The Tornado- A Complex Weather Phenomenon

Brian E. Smith, Warning Coordination Meteorologist, National Weather Service Omaha/Valley, NE

The tornado is a dangerous weather bi-product of a thunderstorm. But there are many misconceptions and myths about nature’s most devastating phenomenon. We will explore what is really meant by rating a tornado using the Enhanced Fujita (EF) scale. Is an EF 5 tornado mean the entire tornado had EF5 scale winds? We will show that tornadoes are very changeable in structure and can change from a single vortex to a multiple vortex storm in a matter of seconds. We will also explore how a tornado looks visually different from various directions and how this can lead to problems getting people to take cover in a warning.We will use the recent Wayne, Nebraska EF-4 tornado as an example.

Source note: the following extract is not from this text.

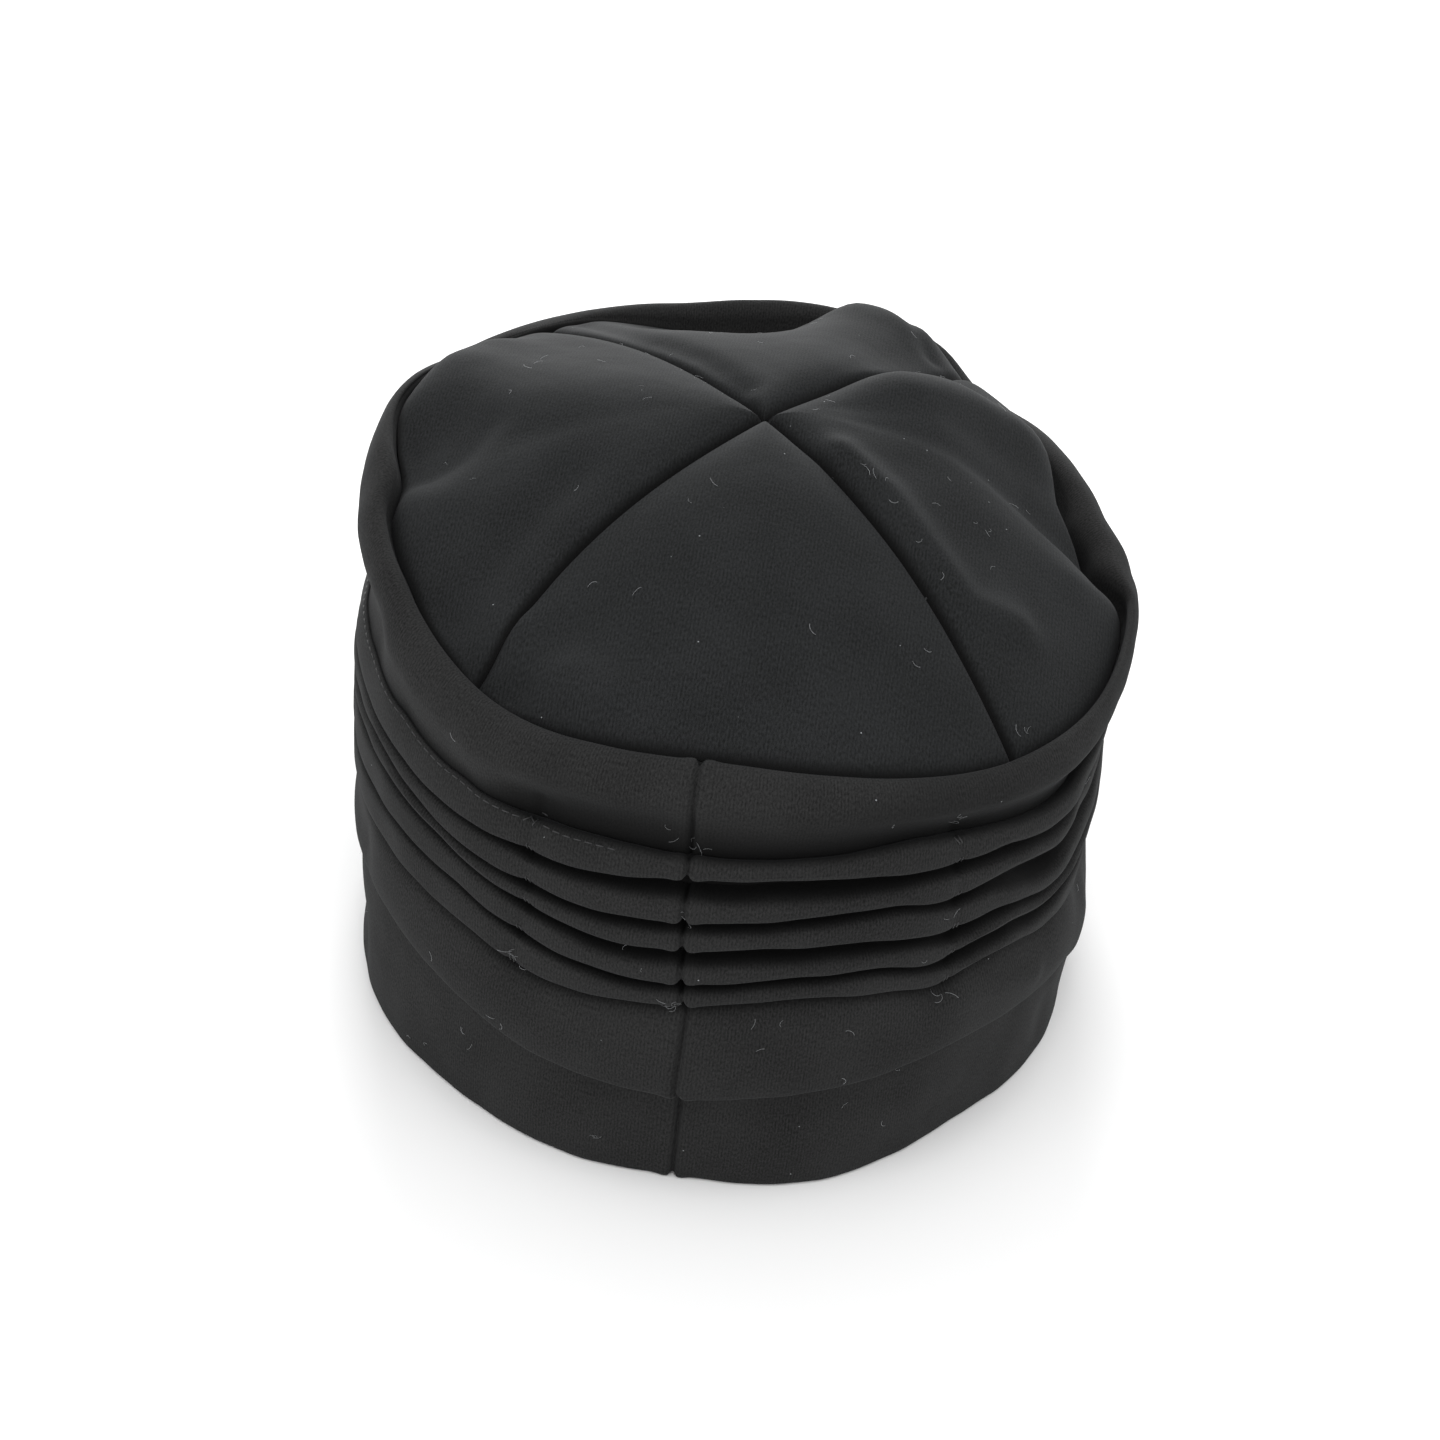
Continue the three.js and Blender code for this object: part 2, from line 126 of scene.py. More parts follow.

What’s been going on with our crazy winter weather here and globally

Tom Skilling, Chief Meteorologist, WGN-TV and Radio and the Chicago Tribune

Chicagoans know all too well just how unusual the weather’s been. The just completed December through February meteorological winter season finished 3rd coldest and 3rd snowiest on record here. The past winter finished coldest on the books in Marquette, Michigan, while Las Vegas, NV and Tucson, AZ recorded their warmest winter with meteorological winter 2013-14 finishing third warmest in Miami, Florida. A drought of record proportions is underway in California threatening water supplies and a potentially horrific wildfire season while avalanches in Alaska due to mild winter weather have ranked among the largest recorded and arctic sea ice in February dropped to its 4th lowest of the satellite record with temps there having averaged 7 to 14-degrees above normal. Illinois recorded its first November EF4 (166-200 mph) tornadoes late last fall while in Europe, winter temps were so mild, bears came out of hibernation early in Scandinavia while storm after vicious storm has swept the UK with hurricane force gusts and 50 ft waves plus rainfall that’s the heaviest recorded in the island nation in 248 years. The Thames River has been flooding with water levels running at 60 year highs. And the strongest tropical cyclone ever to make landfall in the world–Super Typhoon Haiyan– devastated the Philippines in November with near 200 mph sustained winds and a devastating 20 ft. storm surge. We’ll look at how such extremes have been occurring.